Again, what truth, Truth, TRUTH?

— Not a clue.

But there it was, my holy grail, my shining star, my goal: my star-lit night Orion: Poetry.

I found and bought (for more money than I could afford) the Complete Works of both Baudelaire and Rimbaud in French, in two beautifully bound books printed on thin, almost translucent scritta (Bible) paper.

Could I read any of these poems?

— No.

Did I understand anything in these books?

— No.

Still, I carried them with me as poetic emblems to prove how poetic I was, how much I knew, how true, True, TRUE I was.

Even at this point, did I read other poets, other than Baudelaire and Rimbaud, whom I didn’t, since I couldn’t, read?

— No.

What on earth then made me cling to Poetry as the path?

— Not a clue.

Late one night / Early one morning I saw Baudelaire’s eyes. They were two glowing embers hovering in the air above my face, that then began to descend upon me, to soon find and rest on and merge with my eyes while whispering that this was who I was: I was Charles Baudelaire, the French spirit reborn in northern Sweden as clue-less poet, and it was now time for me to wake up.

Did I know that I was Charles Baudelaire?

— No.

Any proof at all that I was Charles Baudelaire, reincarnated?

— None.

Still, I clung this notion to my chest and pressed it into my heart to the point where I was going to France, the south of France specifically, to a small village called Saint André some miles north if Nice, where my cook-friend André (who owned a small diner on the eastern side of the Maria Square, not far from where I lived) said I could find myself a small cabin for about a thousand dollars. I would love it there. Sounded perfect.

Yes, I was going there to be a poet.

Was this a dream?

— No.

Some vague fantasy?

— Yes, of course; but also no.

I really meant to go there. I had even bought a (one-way) bus ticket from Stockholm to Paris (for June, or was it July 1968).

Of course, I spoke no or very little French. I had no thousand dollars to buy my Saint André cabin with. I knew no one in France. But I told myself that I knew I had been Baudelaire in an earlier life and I had to go to Saint André to be (to be, not necessarily to live as, work as, or write as, but to be) a poet.

Did I have any doubts?

— None.

Did I make it to Paris?

— Nope.

The 1968 Sorbonne student revolution of that summer made the bus company cancel my ticket and refund me my money. Paris was deemed too dangerous a place to head a bus into at that time.
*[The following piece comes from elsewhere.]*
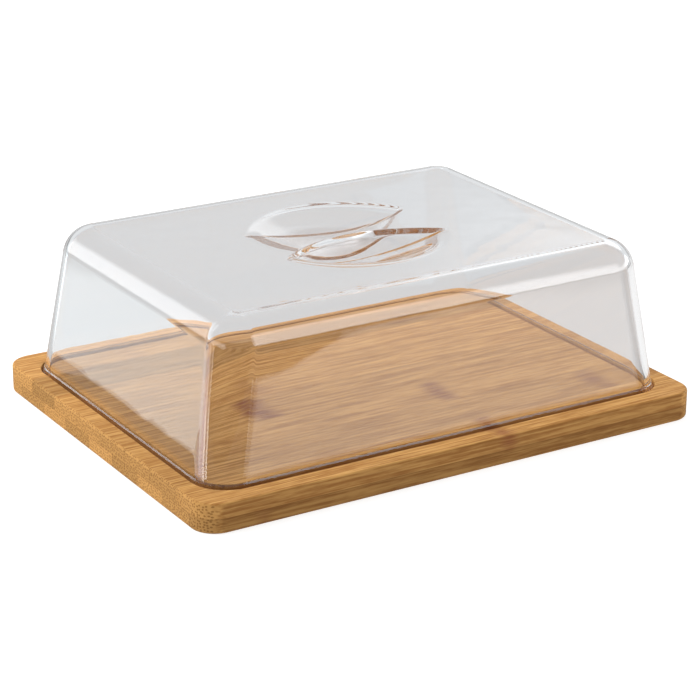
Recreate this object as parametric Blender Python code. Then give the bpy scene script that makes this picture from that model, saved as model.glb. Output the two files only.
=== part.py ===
"""Butter dish: a board of laminated bamboo strips with a clear lift-off lid.

Metres, +Z up. The origin is under the middle of the board, on the surface it stands on.
X runs along the board's grain. The lid's rim stands in a groove routed round the board.
"""
import math

import bmesh
import bpy

MM = 0.001

# Board
BOARD_LENGTH = 190 * MM
BOARD_WIDTH = 147 * MM
BOARD_THICKNESS = 10 * MM
BOARD_CORNER_RADIUS = 8.5 * MM
BOARD_EDGE_RADIUS = 1 * MM
BOARD_CORNER_STEPS = 8
BOARD_EDGE_STEPS = 3

# Bamboo strips: two layers, with the joints of the bottom layer halfway between those of the top layer
STRIP_PITCH = 17.6 * MM
TOP_STRIPS = 8
BOTTOM_STRIPS = 9
FIRST_TOP_JOINT = -55.4 * MM
FIRST_BOTTOM_JOINT = FIRST_TOP_JOINT - STRIP_PITCH / 2
GLUE_GAP = 0.3 * MM
CUTTER_MARGIN = 10 * MM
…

And still, and still, poetry was my life line: my path to truth, Truth, TRUTH?

— Yes, absolutely.

In the fifty-odd years since then, have I come to appreciate poetry, to see it for what it is?

— Yes, I have.

What poems or what poets in particular?

— Ah, that’s a good question.

To be absolutely honest, I believe my first actual poetic experience (like a mini-epiphany seeing / experiencing what poetry can do) was after several listenings to Joni Mitchell’s “Harry’s House / Centerpiece” finally to hear / see for the first time the amazing simile of: “A helicopter lands on the Pan Am roof / Like a dragonfly on a tomb” — yes, I believe that was the first time the muscle of poetry actually flexed me. I had by this time lived in New York City for a baker’s year and the image was vivid, perfect, beautiful: the tomb, the dragonfly, the Pan Am roof, the helicopter. I shook my head in wonder.
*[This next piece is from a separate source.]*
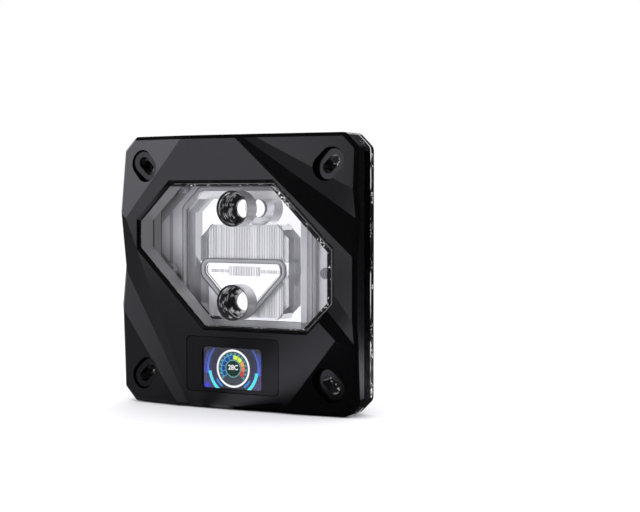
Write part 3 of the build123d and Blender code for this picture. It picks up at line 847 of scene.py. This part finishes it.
def make_reading():
    """The reading in the middle of the dial."""
    lift = 0.35 * MM
    curve = bpy.data.curves.new("reading", "FONT")
    curve.body = "28C"
    curve.size = 2.5 * MM
    curve.align_x = "CENTER"
    curve.align_y = "CENTER"
    curve.offset = 0.05 * MM
    text = bpy.data.objects.new("reading_curve", curve)
    bpy.context.scene.collection.objects.link(text)
    bpy.context.view_layer.update()
    data = bpy.data.meshes.new_from_object(text.evaluated_get(bpy.context.evaluated_depsgraph_get()))
    bpy.data.objects.remove(text)
    mesh = bmesh.new()
    mesh.from_mesh(data)
    bpy.data.meshes.remove(data)
    for vertex in mesh.verts:
        across, up, _ = vertex.co
        vertex.co = (across, SCREEN_LEVEL - TOP_LAYER * SCREEN_STEP, DIAL_CENTRE + lift + up)
    piece("dial_reading", mesh, [glow("reading", (0.95, 0.97, 1.0))])


make_screen()
make_reading()


# Stage: pale floor, white surroundings and soft boxes

# Brightness of the mirrored surroundings by bearing: degrees from straight in front, positive to the left
FRONT_BANDS = (
    (0, 0.02), (8, 0.8), (17, 0.8), (20.9, 0.58), (23.5, 0.15), (28, 0.13), (31, 0.27), (36, 0.24),
    (45, 0.16), (55, 0.22), (72, 0.2), (85, 0.03),
)
DARK_FRONT = ((-95, 0.035), (95, 0.035))
REAR_BANDS = (
    (-179, 0.55), (-171, 0.4), (-166, 0.02), (-143, 0.02), (-139, 0.5), (-128, 0.75), (-112, 0.4),
    (-98, 0.02), (98, 0.02), (112, 0.45), (130, 0.8), (150, 0.45), (179, 0.55),
)

# Name, bearing, elevation, distance, width, height and radiance of each soft box
SOFT_BOXES = (
    ("key", 40.5, 14, 1.6, 1.24, 1.0, 1.18),
    ("high_key", 47, 20, 1.58, 0.7, 0.6, 1.1),
    ("glint_right", -42, 42, 0.6, 0.16, 0.1, 7.0),
    ("glint_top", 8, 62, 0.6, 0.12, 0.08, 7.0),
    ("back_left", 150, 38, 0.9, 0.7, 0.5, 1.6),
    ("back_right", -125, 42, 0.9, 0.5, 0.4, 1.3),
)


def studio_bands(shading, x, y, stops):
    """The bands' colour at a place or in a direction of x and y."""
    seam_colour = (0.55, 0.54, 0.59, 1)
    bearing = shading.maths("ARCTAN2", shading.times(x, -1.0), shading.times(y, -1.0))
    turn = shading.plus(shading.maths("DIVIDE", bearing, 2 * math.pi), 0.5)
    bands = shading.add("ShaderNodeValToRGB")
    elements = bands.color_ramp.elements
    elements[0].position = 0.0
    elements[1].position = 1.0
    for element in elements:
        element.color = seam_colour
    for angle, level in stops:
        elements.new(angle / 360 + 0.5).color = (level, level * 0.98, level * 1.08, 1)
    shading.give(bands.inputs[0], turn)
    return bands.outputs[0]


def make_world():
    """Bands near the horizon for mirrored light, and white for what is seen, scattered or let through."""
    world = bpy.data.worlds.new("world")
    world.use_nodes = True
    sky = Nodes(world.node_tree)
    x, y, z = sky.split(sky.add("ShaderNodeTexCoord").outputs["Generated"])
    bands = studio_bands(sky, x, y, DARK_FRONT + REAR_BANDS)
    near_horizon = sky.ramp(z, 0.15, 0.5, 1.0, 0.0)
    colour = sky.mix(near_horizon, (0.035, 0.035, 0.038), bands)
    paths = sky.add("ShaderNodeLightPath")
    for output, level in (("Is Camera Ray", 1.0), ("Is Diffuse Ray", 1.1), ("Is Transmission Ray", 1.15)):
        colour = sky.mix(paths.outputs[output], colour, (level, level, level * 1.01))
    sky.fill(sky.tree.nodes["Background"], Color=colour)
    bpy.context.scene.world = world


def make_floor():
    """A pale floor that shows the bands to what mirrors it."""
    gap = 0.3 * MM
    mesh = bmesh.new()
    bmesh.ops.create_circle(mesh, cap_ends=True, segments=64, radius=6)
    data = bpy.data.meshes.new("floor")
    mesh.to_mesh(data)
    mesh.free()
    floor = bpy.data.objects.new("floor", data)
    low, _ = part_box("front_cover")
    floor.location.z = low.z - gap
    bpy.context.scene.collection.objects.link(floor)
    surface = Surface("floor", Roughness=1.0, Specular_IOR_Level=0.0, Emission_Color=(1, 1, 1))
    x, y, _ = surface.place()
    bands = studio_bands(surface, x, y, FRONT_BANDS + REAR_BANDS)
    paths = surface.add("ShaderNodeLightPath")
    surface.shade(
        Base_Color=surface.mix(paths.outputs["Is Glossy Ray"], (0.92, 0.92, 0.92), bands),
        Emission_Strength=surface.times(paths.outputs["Is Transmission Ray"], 0.95),
    )
    data.materials.append(surface.material)


def soft_box(name, bearing, elevation, distance, width, height, radiance):
    """A rectangular lamp that faces the part; a bearing of 0 is straight in front, positive to the left."""
    aim = Vector((0, -0.012, 0))
    turn = math.radians(bearing)
    rise = math.radians(elevation)
    flat = math.cos(rise)
    direction = Vector((-math.sin(turn) * flat, -math.cos(turn) * flat, math.sin(rise)))
    data = bpy.data.lights.new(name, "AREA")
    data.shape = "RECTANGLE"
    data.size = width
    data.size_y = height
    data.energy = radiance * math.pi * width * height
    data.color = (1.0, 0.98, 1.1)
    lamp = bpy.data.objects.new(name, data)
    lamp.visible_camera = False
    lamp.visible_transmission = False
    lamp.location = aim + direction * distance
    lamp.rotation_euler = direction.to_track_quat("Z", "Y").to_euler()
    bpy.context.scene.collection.objects.link(lamp)


place_camera()
make_world()
make_floor()
for box in SOFT_BOXES:
    soft_box(*box)

bpy.context.scene.view_settings.view_transform = "Standard"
So that’s what poetry is all about.

Joni Mitchell has remained one of my favorite poets ever since. She owns and shares the magic.

Denise Levertov, walking among the ankles of forest elders (in my very neck of the woods — pun intended), owned and shared the magic.

And her good friend (though I haven’t a clue whether they ever met) Mary Oliver walking her dog among the thousand labeled flowers and spilling life wherever she treads is perhaps entirely made from magic — which she shares, generously.

And for a while I thought I understood (as in loved) Shelley, I even wrote him an elegy, but I don’t think that anymore.

And I no longer think that poetry exists only to excavate and unearth TRUTH, but often as not also to illuminate the many littler truths, as what is really there, or could just as likely be there if you really looked (with good enough eyes or imagination).

I have come to know that poems are indeed rooms or fields or countries written upon air; and I’ve come to realize that it takes the eye of air to enter them or grace them or make them your home.